(Records with modeling code)
■ ■ ■ ■ ■
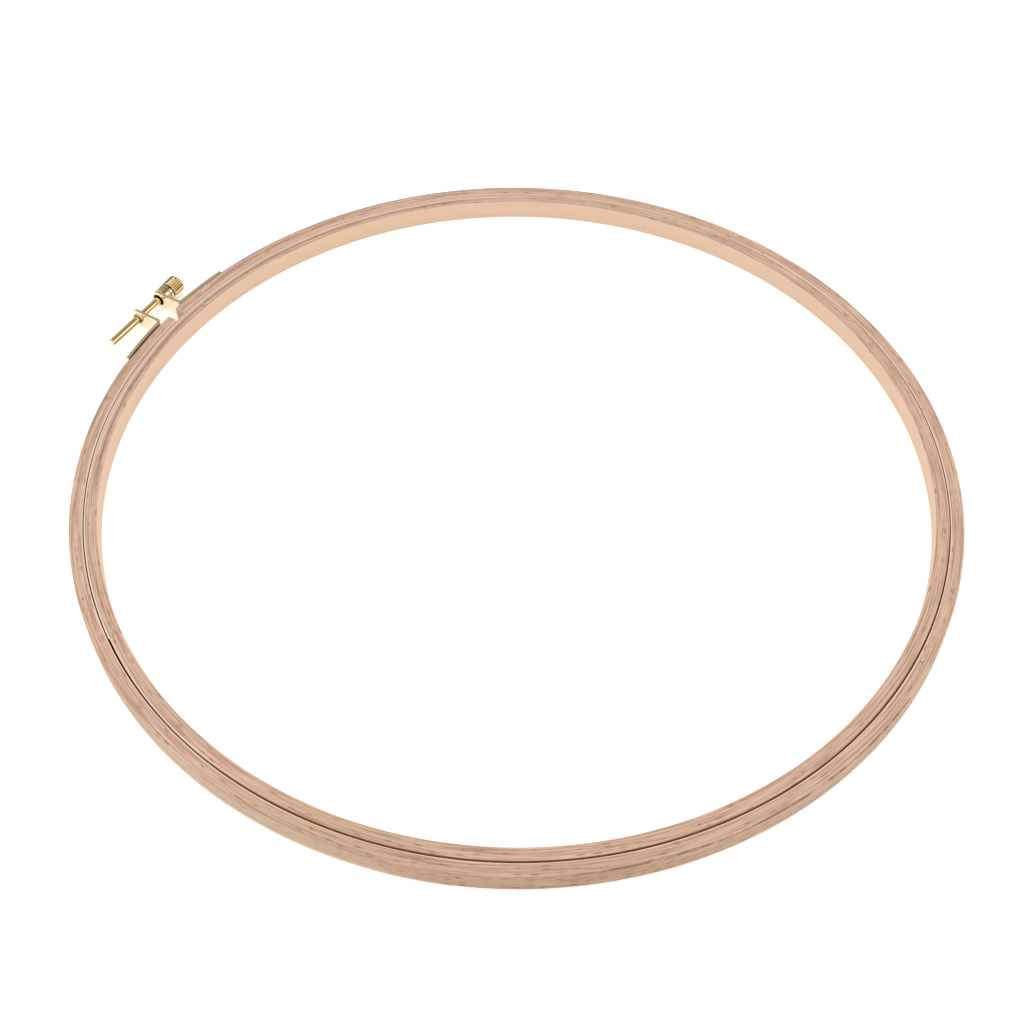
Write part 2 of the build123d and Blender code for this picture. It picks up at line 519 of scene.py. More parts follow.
@dataclass(frozen=True)
class BeechFinish:
    """Bare sanded beech, bent along its grain. Its sizes on the strip are in millimetres."""

    name: str
    effects: EffectShelf
    mid_radius: float
    half_thickness: float
    arris: float
    half_depth: float = 4.0
    pink_layer: Colour = (0.720, 0.425, 0.350)
    olive_layer: Colour = (0.590, 0.410, 0.235)
    dark_streak: Colour = (0.350, 0.195, 0.125)
    pale_streak: Colour = (0.880, 0.610, 0.465)
    wall_tan: Colour = (0.670, 0.405, 0.260)
    wall_olive: Colour = (0.520, 0.345, 0.190)
    lining_peach: Colour = (0.880, 0.600, 0.425)
    lining_sand: Colour = (0.830, 0.600, 0.415)
    end_grain: Colour = (0.880, 0.640, 0.500)
    roughness: float = 0.52
    grain_roughness: float = 0.10
    sheen: float = 0.28
    bump_strength: float = 0.35
    bump_depth: float = 0.05 * MM
    fine: Grain = Grain(12.0, 0.26, 0.15)
    layers: Grain = Grain(60.0, 0.80, 0.07)
    streaks: Grain = Grain(16.0, 0.46, 0.09)
    light: Grain = Grain(30.0, 0.50, 0.08)
    wall_layers: Grain = Grain(26.0, 1.5, 0.07)
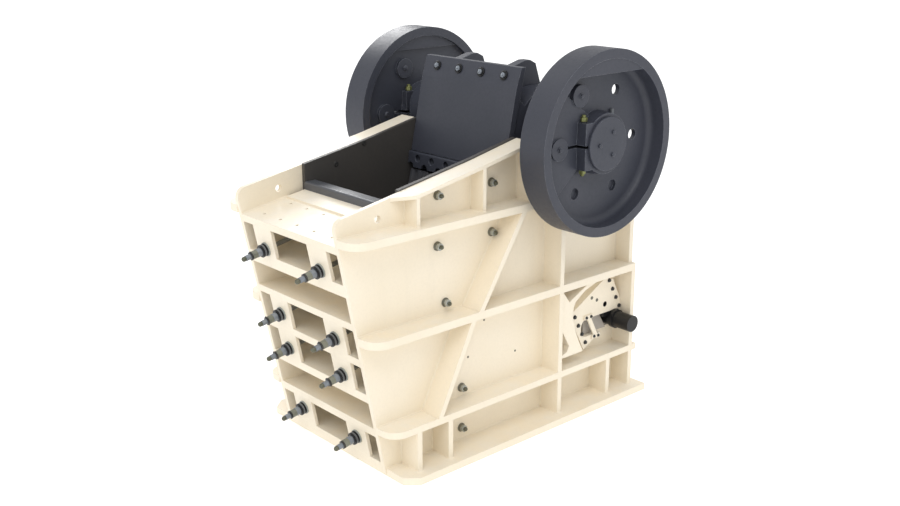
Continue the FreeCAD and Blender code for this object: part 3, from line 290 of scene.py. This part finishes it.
def axis_frame(place, direction, turn=0.0):
    """A frame whose Z runs along direction, turned about it."""
    return (Matrix.Translation(Vector(place)) @ Vector(direction).to_track_quat("Z", "Y").to_matrix().to_4x4()
            @ Matrix.Rotation(turn, 4, "Z"))


def raised(matrix, height):
    """The frame moved along its own Z."""
    return matrix @ Matrix.Translation((0, 0, height))


def circle(bm, matrix, radius, height, sides):
    """A ring of points about the frame's Z."""
    return [bm.verts.new(matrix @ Vector((radius * math.cos(2 * math.pi * i / sides),
                                          radius * math.sin(2 * math.pi * i / sides), height)))
            for i in range(sides)]


def turned(bm, matrix, profile, sides=32):
    """A turned solid from (height, radius) points; a radius of 0 closes an end."""
    rings = []
    for height, radius in profile:
        if radius <= 0:
            rings.append([bm.verts.new(matrix @ Vector((0, 0, height)))])
        else:
            rings.append(circle(bm, matrix, radius, height, sides))
    for low, high in zip(rings, rings[1:]):
        for i in range(sides):
            j = (i + 1) % sides
            corners = [low[i % len(low)], low[j % len(low)], high[j % len(high)], high[i % len(high)]]
            kept = [v for k, v in enumerate(corners) if v not in corners[:k]]
            if len(kept) > 2:
                bm.faces.new(kept)


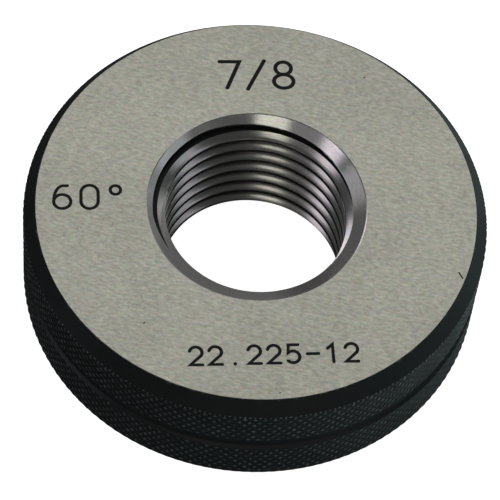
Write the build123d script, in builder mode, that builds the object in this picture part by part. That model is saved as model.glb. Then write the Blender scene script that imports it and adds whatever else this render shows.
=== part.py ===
from build123d import *
from build123d.topology import SkipClean

import os
from math import radians, tan

# A solid thread ring gauge: one hardened steel ring with a right-hand thread through it.
# Millimetres. The origin is on the axis, in the plane of the underside, and +Z points up.

# ring
outer_diameter = 51.5
thickness = 16.0
rim_chamfer_width = 1.35
rim_chamfer_height = 1.85

# grip: two bands for the fingers, parted by a turned groove a little above mid-height
groove_width = 2.2
groove_depth = 0.45
groove_side_height = 0.15
groove_floor_chamfer = 0.15
groove_rise = 0.2

# thread: twelve turns to the inch, 60 degree form, a flat crest and a narrow root
thread_minor_diameter = 20.13
threads_per_inch = 12
flank_half_angle = 30.0
crest_flat = 0.42
root_flat = 0.06
thread_start_angle = 106.0

# bore mouths: a cone at each end takes off the incomplete first turn
upper_mouth_depth = 1.65
lower_mouth_depth = 1.15
mouth_half_angle = 52.0

# a cutter starts this far inside the bore, so that no edge of it lies on the wall
cutter_overrun = 0.2
millimetres_per_inch = 25.4
full_turn = 360.0
bore_sectors = 4

outer_radius = outer_diameter / 2
face_radius = outer_radius - rim_chamfer_width
groove_radius = outer_radius - groove_depth
groove_centre = thickness / 2 + groove_rise
groove_floor_half_width = groove_width / 2 - groove_side_height

pitch = millimetres_per_inch / threads_per_inch
flank_slope = tan(radians(flank_half_angle))
crest_radius = thread_minor_diameter / 2
root_radius = crest_radius + (pitch - crest_flat - root_flat) / (2 * flank_slope)
mouth_slope = tan(radians(mouth_half_angle))
upper_mouth_radius = crest_radius + upper_mouth_depth * mouth_slope
lower_mouth_radius = crest_radius + lower_mouth_depth * mouth_slope

# one turn of the thread groove: its section, swept once round a helix
cutter_radius = crest_radius - cutter_overrun
root_half_flat = root_flat / 2
cutter_half_width = root_half_flat + (root_radius - cutter_radius) * flank_slope

with BuildPart() as groove_turn:
    with BuildLine() as turn_path:
        Helix(pitch, pitch, crest_radius)
    with BuildSketch(Plane.XZ):
        with BuildLine():
            Polyline(
                (root_radius, -root_half_flat),
                (root_radius, root_half_flat),
                (cutter_radius, cutter_half_width),
                (cutter_radius, -cutter_half_width),
                close=True,
            )
        make_face()
    sweep(path=turn_path.line, is_frenet=True)

# one sector of the bore and its two mouths: each strip of crest that the thread leaves is then a
# face of its own, no longer than the sector
with BuildPart() as bore_sector:
    with BuildSketch(Plane.XZ):
        with BuildLine():
            Polyline(
                (0, 0),
                (lower_mouth_radius, 0),
                (crest_radius, lower_mouth_depth),
                (crest_radius, thickness - upper_mouth_depth),
                (upper_mouth_radius, thickness),
                (0, thickness),
                close=True,
            )
        make_face()
    revolve(axis=Axis.Z, revolution_arc=full_turn / bore_sectors)

with BuildPart() as gauge_ring:
    # the turned blank: chamfered rim, two grip bands and the groove between them
    with BuildSketch(Plane.XZ) as blank_section:
        with BuildLine():
            Polyline(
                (0, 0),
                (face_radius, 0),
                (outer_radius, rim_chamfer_height),
                (outer_radius, groove_centre - groove_width / 2),
                (groove_radius, groove_centre - groove_floor_half_width),
                (groove_radius, groove_centre + groove_floor_half_width),
                (outer_radius, groove_centre + groove_width / 2),
                (outer_radius, thickness - rim_chamfer_height),
                (face_radius, thickness),
                (0, thickness),
                close=True,
            )
        make_face()
        floor_corners = blank_section.vertices().sort_by(Axis.X).group_by(Axis.X)[-2]
        chamfer(floor_corners, groove_floor_chamfer)
    revolve(axis=Axis.Z)

    # the crest strips stay split at the sector seams, so the cuts don't merge their faces
    with SkipClean():
        # the bore, sector by sector round the axis
        with PolarLocations(0, bore_sectors):
            add(bore_sector.part, mode=Mode.SUBTRACT)

        # the thread, turn above turn from below the underside to above the face
        turns_through = int(thickness / pitch) + 2
        with Locations([(0, 0, turn * pitch) for turn in range(-1, turns_through)]):
            add(groove_turn.part, rotation=(0, 0, thread_start_angle), mode=Mode.SUBTRACT)

gauge_ring.part.label = "gauge_ring"

os.makedirs("parts", exist_ok=True)
export_step(gauge_ring.part, "parts/gauge_ring.step")
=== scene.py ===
import math

import bmesh
import bpy
import numpy as np
from mathutils import Matrix, Vector
from mathutils.geometry import delaunay_2d_cdt


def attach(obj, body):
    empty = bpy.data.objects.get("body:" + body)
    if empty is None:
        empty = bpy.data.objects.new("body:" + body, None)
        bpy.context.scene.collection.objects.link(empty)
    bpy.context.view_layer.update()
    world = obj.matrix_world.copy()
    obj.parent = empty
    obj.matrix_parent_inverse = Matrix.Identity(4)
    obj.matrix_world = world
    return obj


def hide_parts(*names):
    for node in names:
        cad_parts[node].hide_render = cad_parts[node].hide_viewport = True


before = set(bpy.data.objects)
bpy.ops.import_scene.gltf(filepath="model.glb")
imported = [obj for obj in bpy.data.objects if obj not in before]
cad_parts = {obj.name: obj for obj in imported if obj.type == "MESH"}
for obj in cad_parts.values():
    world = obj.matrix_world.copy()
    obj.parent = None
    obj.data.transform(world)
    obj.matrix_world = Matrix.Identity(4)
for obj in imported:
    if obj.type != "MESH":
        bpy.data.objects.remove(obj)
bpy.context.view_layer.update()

mm = 0.001
tiny = 1e-6  # what is smaller counts as nothing

# the turned ring, in millimetres
ring = {
    "outerRadius": 25.75,
    "height": 16.0,
    "chamferWidth": 1.35,
    "chamferHeight": 1.85,
    "edgeBreak": 0.05,
    "edgeRub": 0.8,  # how far the broken edges are rubbed bare
    "guardLoop": 0.14,  # a loop this close to the knurl keeps its rubbed tips from spreading over the chamfer
}

# the plain groove between the two grip bands
gripGroove = {
    "low": 7.1,
    "high": 9.3,
    "depth": 0.45,
    "sideHeight": 0.45,
    "floorFillet": 0.3,
}

# the thread: right hand, twelve turns to the inch, 60 degree form, a little hollow on its flanks from lapping, with a
# narrow relief slot at the root, coloured black as painted shade
thread = {
    "crestRadius": 10.065,
    "rootRadius": 11.4817,
    "pitch": 25.4 / 12,
    "grooveHalfWidth": 0.815,
    "crestBreak": 0.06,
    "crestBreakShape": (0.5, 0.87),  # across and into the groove, as shares of crestBreak
    "flank": ((10.26, 68.0), (10.44, 65.0), (10.95, 62.0)),  # the radius that each slope reaches
    "leastSlot": 0.02,  # the slot is never shallower than this
    "runOut": (15.33, 15.48),  # heights between which the slot rises out of the work
    "startAngle": 106.0,
    "upperMouth": 1.65,
    "lowerMouth": 1.15,
    "mouthHalfAngle": 52.0,
    "coneTolerance": 0.002,  # what lies this close to a mouth cone is finished as the mouth
    "featherCut": 0.17,  # the most that is stoned off the thin edge at the upper mouth
    "featherFrom": 0.2,
    "featherShare": 0.5,
    "leastFeatherCut": 0.004,
    "columns": 360,
    "turns": (-3, 10),  # enough to reach past both mouths
}

# the diamond knurl, cut into both grip bands; chamferRub and grooveRub say how bare the tips are at a band's edges
knurl = {
    "around": 149,
    "steps": 6,
    "axialPitch": 1.26,
    "depth": 0.09,
    "steepness": 3,  # a groove's side takes a third of the pitch
    "leastRise": 0.015,  # rows of points keep this far from a band's edge
    "halvings": 30,  # to find where the knurl ends on a slope
    "tipAngle": -70.1,
    "tipHeight": 13.85,
    "chamferRub": 1.9,
    "grooveRub": 0.85,
}

# slots of the ring's mesh
# the last slot holds the etched marks and also the painted shade in the thread's root slot
groundSteel, lappedSteel, mouthSteel, blackOxide, inkAndSlotShade = range(5)


class RingMesh:
    # collects the points and faces of one closed mesh
    def __init__(self):
        self.points = []
        self.rub = []
        self.faces = []
        self.slots = []

    def point(self, x, y, z, rub=0.0):
        self.points.append((x * mm, y * mm, z * mm))
        self.rub.append(rub)
        return len(self.points) - 1

    def polar(self, radius, angle, z, rub=0.0):
        return self.point(radius * math.cos(angle), radius * math.sin(angle), z, rub)

    def loop(self, radius, angles, z, rub=0.0):
        return [self.polar(radius, angle, z, rub) for angle in angles]

    def face(self, corners, slot):
        kept = [c for i, c in enumerate(corners) if c != corners[i - 1]]
        if len(kept) > 2 and len(set(kept)) == len(kept):
            self.faces.append(kept)
            self.slots.append(slot)

    def strip(self, lower, upper, slot):
        # a ring of quads between two loops of the same length
        for i in range(len(lower)):
            self.face([lower[i - 1], lower[i], upper[i], upper[i - 1]], slot)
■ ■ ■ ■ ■
> [EXERCISE DIRECTIONS]:
Please print the material above exactly as it appears, from its first line through the line containing "sanded beech, bent", inclusive, and stop there.

> [RESPONSE TO THIS TASK]:
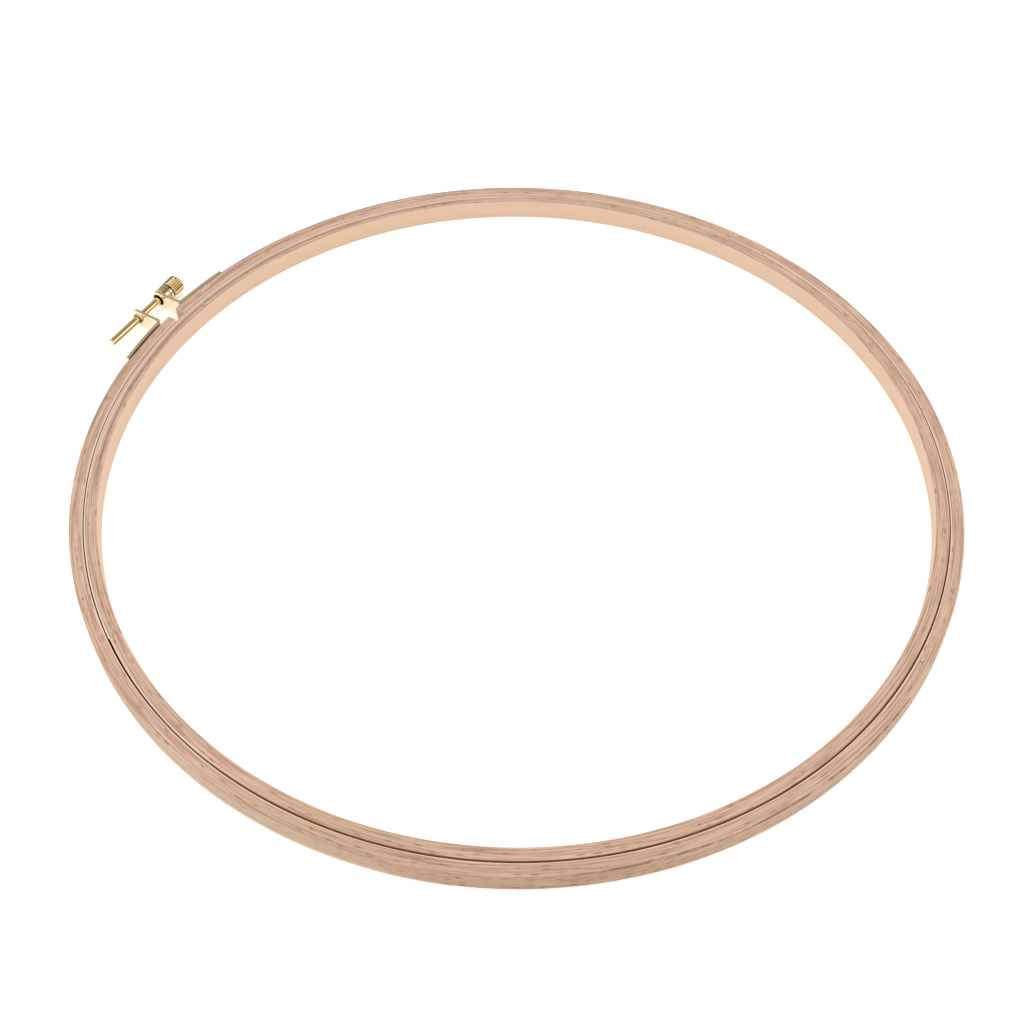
Write part 2 of the build123d and Blender code for this picture. It picks up at line 519 of scene.py. More parts follow.
@dataclass(frozen=True)
class BeechFinish:
    """Bare sanded beech, bent along its grain. Its sizes on the strip are in millimetres."""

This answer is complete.